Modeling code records
[Start]
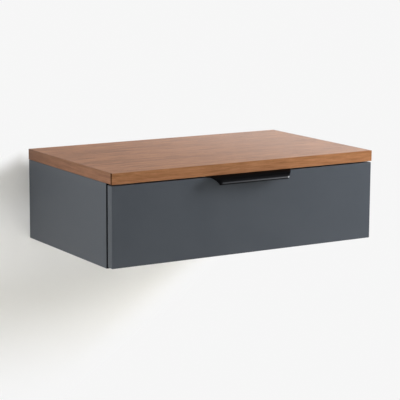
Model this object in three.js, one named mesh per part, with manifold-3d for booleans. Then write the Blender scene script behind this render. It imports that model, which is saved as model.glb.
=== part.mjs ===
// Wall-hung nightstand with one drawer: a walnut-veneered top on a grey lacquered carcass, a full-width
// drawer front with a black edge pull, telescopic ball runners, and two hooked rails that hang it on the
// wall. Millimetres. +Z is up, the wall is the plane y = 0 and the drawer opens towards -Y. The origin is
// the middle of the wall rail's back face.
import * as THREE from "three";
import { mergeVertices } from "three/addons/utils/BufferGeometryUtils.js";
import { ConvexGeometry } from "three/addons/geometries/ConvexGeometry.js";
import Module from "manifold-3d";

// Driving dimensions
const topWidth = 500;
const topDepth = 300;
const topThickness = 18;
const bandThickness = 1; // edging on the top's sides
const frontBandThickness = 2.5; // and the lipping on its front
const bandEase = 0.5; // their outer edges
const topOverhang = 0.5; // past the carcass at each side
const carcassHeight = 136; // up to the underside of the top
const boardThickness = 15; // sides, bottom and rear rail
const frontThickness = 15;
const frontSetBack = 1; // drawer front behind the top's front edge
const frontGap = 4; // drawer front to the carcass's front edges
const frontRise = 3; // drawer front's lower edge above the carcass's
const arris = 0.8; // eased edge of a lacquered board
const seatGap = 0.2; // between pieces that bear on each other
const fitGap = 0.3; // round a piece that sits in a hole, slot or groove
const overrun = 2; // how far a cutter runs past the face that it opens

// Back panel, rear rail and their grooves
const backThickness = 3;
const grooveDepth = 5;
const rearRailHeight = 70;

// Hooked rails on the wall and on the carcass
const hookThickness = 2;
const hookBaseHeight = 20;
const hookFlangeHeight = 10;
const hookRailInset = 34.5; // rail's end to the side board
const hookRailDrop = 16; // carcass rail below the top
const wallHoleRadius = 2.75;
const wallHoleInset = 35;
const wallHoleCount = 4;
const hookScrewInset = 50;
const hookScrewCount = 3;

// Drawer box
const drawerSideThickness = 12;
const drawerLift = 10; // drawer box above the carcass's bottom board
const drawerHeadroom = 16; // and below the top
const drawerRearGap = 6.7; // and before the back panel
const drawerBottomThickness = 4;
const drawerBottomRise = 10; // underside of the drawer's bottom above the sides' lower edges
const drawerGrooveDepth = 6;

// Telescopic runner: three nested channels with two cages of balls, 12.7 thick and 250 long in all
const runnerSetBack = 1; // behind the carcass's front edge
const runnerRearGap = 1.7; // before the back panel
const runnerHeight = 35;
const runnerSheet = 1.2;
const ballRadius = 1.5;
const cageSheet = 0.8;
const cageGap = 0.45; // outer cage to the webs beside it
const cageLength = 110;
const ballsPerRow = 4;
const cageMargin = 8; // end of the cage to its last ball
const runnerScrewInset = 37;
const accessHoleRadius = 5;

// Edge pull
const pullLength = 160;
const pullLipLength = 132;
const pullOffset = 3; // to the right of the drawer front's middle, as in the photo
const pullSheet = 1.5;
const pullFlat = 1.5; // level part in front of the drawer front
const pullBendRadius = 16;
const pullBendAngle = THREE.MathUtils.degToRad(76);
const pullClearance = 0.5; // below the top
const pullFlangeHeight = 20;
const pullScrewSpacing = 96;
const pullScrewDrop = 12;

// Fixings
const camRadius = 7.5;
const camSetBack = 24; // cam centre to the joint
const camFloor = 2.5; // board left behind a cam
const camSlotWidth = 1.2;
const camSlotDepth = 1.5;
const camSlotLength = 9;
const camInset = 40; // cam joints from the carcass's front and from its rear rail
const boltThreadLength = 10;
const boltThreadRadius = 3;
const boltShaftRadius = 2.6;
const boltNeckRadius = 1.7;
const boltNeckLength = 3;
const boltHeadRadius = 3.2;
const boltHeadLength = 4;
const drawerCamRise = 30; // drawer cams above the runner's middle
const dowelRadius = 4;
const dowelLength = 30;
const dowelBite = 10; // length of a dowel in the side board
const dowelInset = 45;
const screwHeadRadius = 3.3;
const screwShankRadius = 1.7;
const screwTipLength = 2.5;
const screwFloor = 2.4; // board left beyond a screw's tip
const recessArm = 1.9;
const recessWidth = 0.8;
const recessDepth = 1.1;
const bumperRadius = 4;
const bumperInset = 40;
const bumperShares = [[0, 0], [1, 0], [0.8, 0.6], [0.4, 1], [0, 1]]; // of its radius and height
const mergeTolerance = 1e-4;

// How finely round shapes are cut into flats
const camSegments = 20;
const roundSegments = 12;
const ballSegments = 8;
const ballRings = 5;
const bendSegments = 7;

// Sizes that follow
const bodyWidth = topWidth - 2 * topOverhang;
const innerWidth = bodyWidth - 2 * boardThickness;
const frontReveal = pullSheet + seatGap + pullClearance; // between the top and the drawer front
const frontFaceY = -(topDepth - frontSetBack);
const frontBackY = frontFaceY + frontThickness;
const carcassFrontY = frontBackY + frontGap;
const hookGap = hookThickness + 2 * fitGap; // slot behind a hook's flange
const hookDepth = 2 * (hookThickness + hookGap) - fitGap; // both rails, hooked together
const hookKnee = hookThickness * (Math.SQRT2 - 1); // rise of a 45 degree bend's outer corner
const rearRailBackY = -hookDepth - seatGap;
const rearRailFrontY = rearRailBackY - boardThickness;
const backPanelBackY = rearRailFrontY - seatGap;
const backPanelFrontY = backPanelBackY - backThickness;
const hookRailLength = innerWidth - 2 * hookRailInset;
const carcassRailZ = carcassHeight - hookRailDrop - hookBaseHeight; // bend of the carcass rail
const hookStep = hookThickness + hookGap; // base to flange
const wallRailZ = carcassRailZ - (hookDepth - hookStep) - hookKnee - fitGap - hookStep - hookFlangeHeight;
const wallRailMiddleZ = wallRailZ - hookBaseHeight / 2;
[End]
[Start]
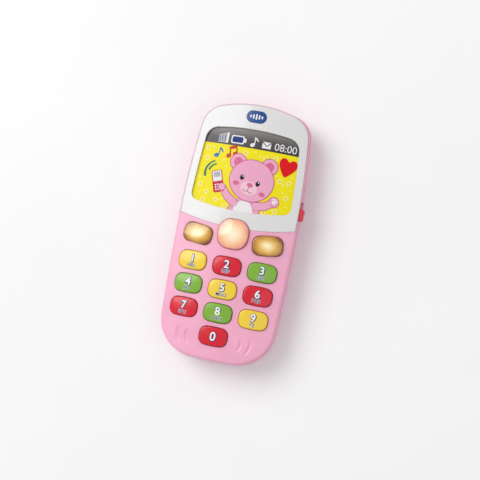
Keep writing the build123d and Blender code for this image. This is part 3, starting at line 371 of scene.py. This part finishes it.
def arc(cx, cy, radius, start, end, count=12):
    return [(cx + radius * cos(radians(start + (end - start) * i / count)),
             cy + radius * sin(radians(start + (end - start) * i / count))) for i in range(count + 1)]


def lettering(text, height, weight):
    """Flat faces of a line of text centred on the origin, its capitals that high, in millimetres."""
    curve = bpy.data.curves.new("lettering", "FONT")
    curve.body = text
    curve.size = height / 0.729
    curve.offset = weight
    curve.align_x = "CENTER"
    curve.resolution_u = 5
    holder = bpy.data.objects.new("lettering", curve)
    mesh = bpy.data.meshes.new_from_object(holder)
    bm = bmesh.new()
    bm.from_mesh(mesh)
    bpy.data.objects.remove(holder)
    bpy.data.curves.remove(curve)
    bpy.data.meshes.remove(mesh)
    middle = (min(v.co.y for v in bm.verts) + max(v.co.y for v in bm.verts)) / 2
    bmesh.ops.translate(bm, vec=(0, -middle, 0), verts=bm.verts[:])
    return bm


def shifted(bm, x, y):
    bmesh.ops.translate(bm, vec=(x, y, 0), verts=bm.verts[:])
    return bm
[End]
Produce only the lines from the line containing "Keep writing the" through the line containing "cy + radius", inclusive of both, exactly as they stand in the entries above.

▸ SOLUTION:
Keep writing the build123d and Blender code for this image. This is part 3, starting at line 371 of scene.py. This part finishes it.
def arc(cx, cy, radius, start, end, count=12):
    return [(cx + radius * cos(radians(start + (end - start) * i / count)),
             cy + radius * sin(radians(start + (end - start) * i / count))) for i in range(count + 1)]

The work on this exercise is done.